Predictive modeling is usually not taught in introductory courses. In part, this is because it is traditionally taught in courses that require knowledge of calculus. Another reason is the complexity of working with machine learning libraries, most of which require extensive computing experience.
We believe that predictive modeling and algorithmic fairness can be made accessible to all students. We teach predictive modeling with logistic regression early by treating logistic regression as a black box. For students who are learning Python and Java, we address the complexity of the commonly-used machine learning libraries by creating a small number of wrapper functions that the students can use as black boxes. We supply drafts of tutorials covering the usage of those black boxes.
Students apply predictive modeling to build a model that predicts re-arrest of criminal defendants using real data. Students assess the algorithmic fairness of a real-world criminal risk assessment tool (RAT), and reproduce results from an impactful story in ProPublica and a 2018 Science Advances paper. Students explore different measures of algorithmic fairness, and adjust a model they build to satisfy the false positive parity measure.
Introduction to Data Science or late CS1/early CS2
Moderate difficulty for an R-based Introduction to Data Science class with no programming prerequisites.
Likely more difficult than average for late CS1 in Python and Java.
Knowledge of the algorithmic fairness literature is not required to complete this assignment. We give a quick summary of what the students need to know. Links to further resources are provided.
We are considering a dataset where the output of interest is "positive"/"yes" (1) or "negative"/"no" (0). The outputs of our classifier are stored in the vector pred, and the correct outputs (i.e., the ground truth) are stored in the vector y. We can compute the following measures.
Algorithmic fairness can be assessed with respect to an input characteristic. Typically algorithmic fairness would be assessed with respect to characteristics such as race or sex.
It is fairly easy to show that in general, only one measure at a time can be satisfied for any particular classifier. We refer interested readers to the resources below for details.
We used the assignment presented here (in R) in an Introduction to Data Science class that has no computing prerequisites. Any practitioner of data science needs to be able to program, and this assignment was designed to help students learn to program. In particular, we reinforce the use of dplyr for processing dataframes and of sapply for repeated computation that is not naturally done on dataframes.
Because we emphasize programming for beginners, we teach a restricted set of R. Experienced R users might find our style not as concise as it could have been.
Python is the most commonly-used language in data science. However, we find that the most commonly used libraries -- scikit-learn and Pandas — are not beginner friendly. CS1 courses would struggle to explain the details of those libraries to students. For that reason, we provide a simplified API students can use. Some instructors will choose to use NumPy, making the code for this assignment more concise. We chose to avoid NumPy as well to reduce the amount of dependencies.
We find that for many of the tasks required for this assignment, Python (without NumPy) would be more wordy and less natural. As a simple illustration, in R, we would compute the false negative rate for binary classifier outputs pred and expected outputs y as
sum((pred == 0) & (y == 1))/sum(y == 1)
Python without NumPy is much wordier. Nevertheless, we think that the tasks in this assignment are representative of good Python exercises for nested lists and loops.

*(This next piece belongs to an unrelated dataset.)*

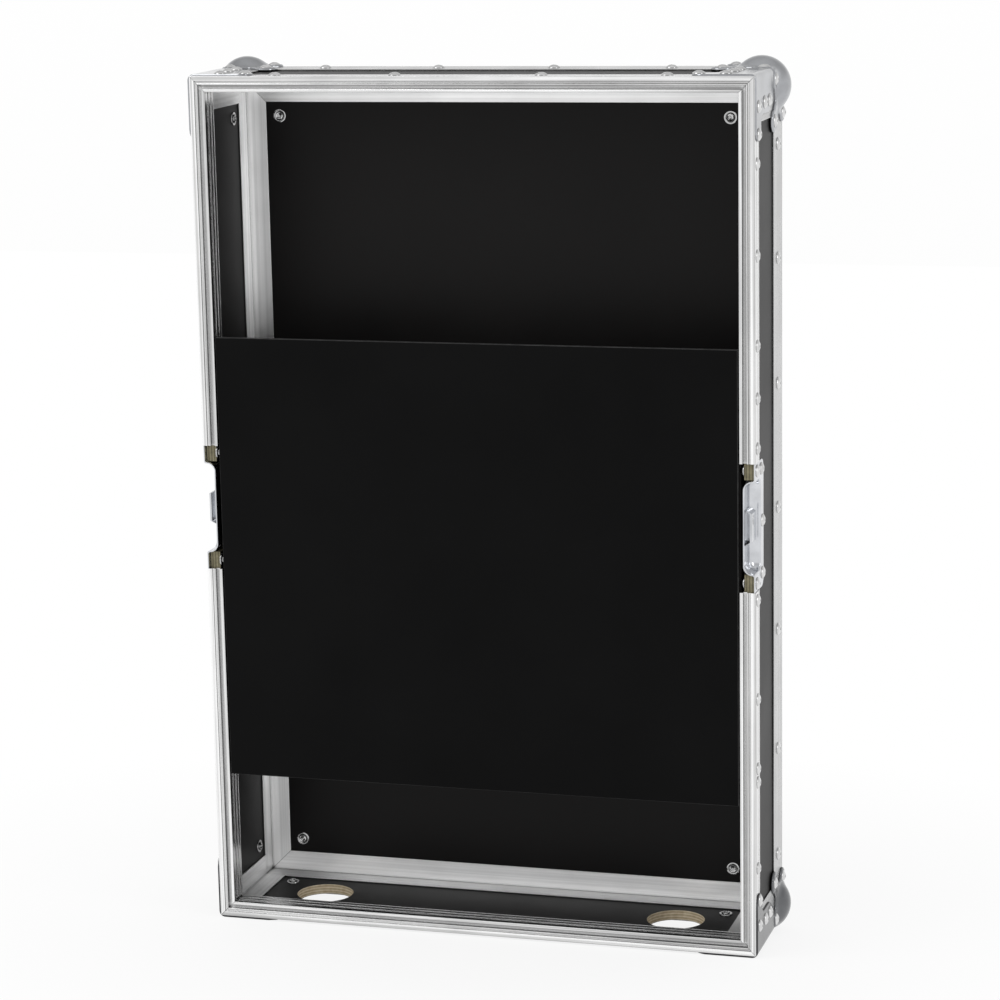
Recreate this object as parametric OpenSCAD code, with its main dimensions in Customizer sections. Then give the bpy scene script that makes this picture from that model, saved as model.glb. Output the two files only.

Java (without additional libraries) is not considered to be as well-suited for data science programming as R or Python. Operating on Java arrays is more awkward than operating on Python lists or R vectors. Fixed array lengths, and the lack of vectorization make life more difficult (but of course have their advantages). Data science programming naturally lends itself to writing scripts that run in notebooks (we use Jupyter Notebook for Python and R Markdown for R); such a style is basically impossible in Java: students instead write a program that outputs all the numbers they need.
The challenges encountered when doing this assignment in Java are in many ways similar to the challenges encountered when doing scientific computing in Java in CS1. The goal of reinforcing basic programming skills while learning data science would still be achieved.
Our API is meant to address some of those difficulties. Nevertheless, the assignment is more difficult to do in Java than in R or Python.
For the Python and Java versions of the assignment, we encapsulate logistic regression in a learningmachine module/LearningMachine class. The idea is to let CS1 students concentrate on programming and to quickly grasp the idea of a black box that takes in a training set and spits out a model that can make predictions for new data. We hope that avoiding the need to spend several lectures on properly teaching subsets of scikit-learn or Weka will enable CS1 instructors to teach predictive modeling in their course.
Our goal is to make students aware of some of the issues around algorithmic fairness. Algorithmic fairness goes beyond the simple observational measures that the students compute in this assignment, and whole courses can be devoted to it. It is important that students understand that algorithmic fairness is not a mere matter of not using sensitive characteristics such as sex or race as inputs to predictive models, nor is it just a matter of measuring disparities in false positive and false negatives.
In the assignment, we ask the students to adjust the models in order to achieve false positive parity. This demonstrates one way to address some of the issues that arise. However, the assignment should serve as a starting point for a discussion.
Solutions will be made available to instructors who use the assignment.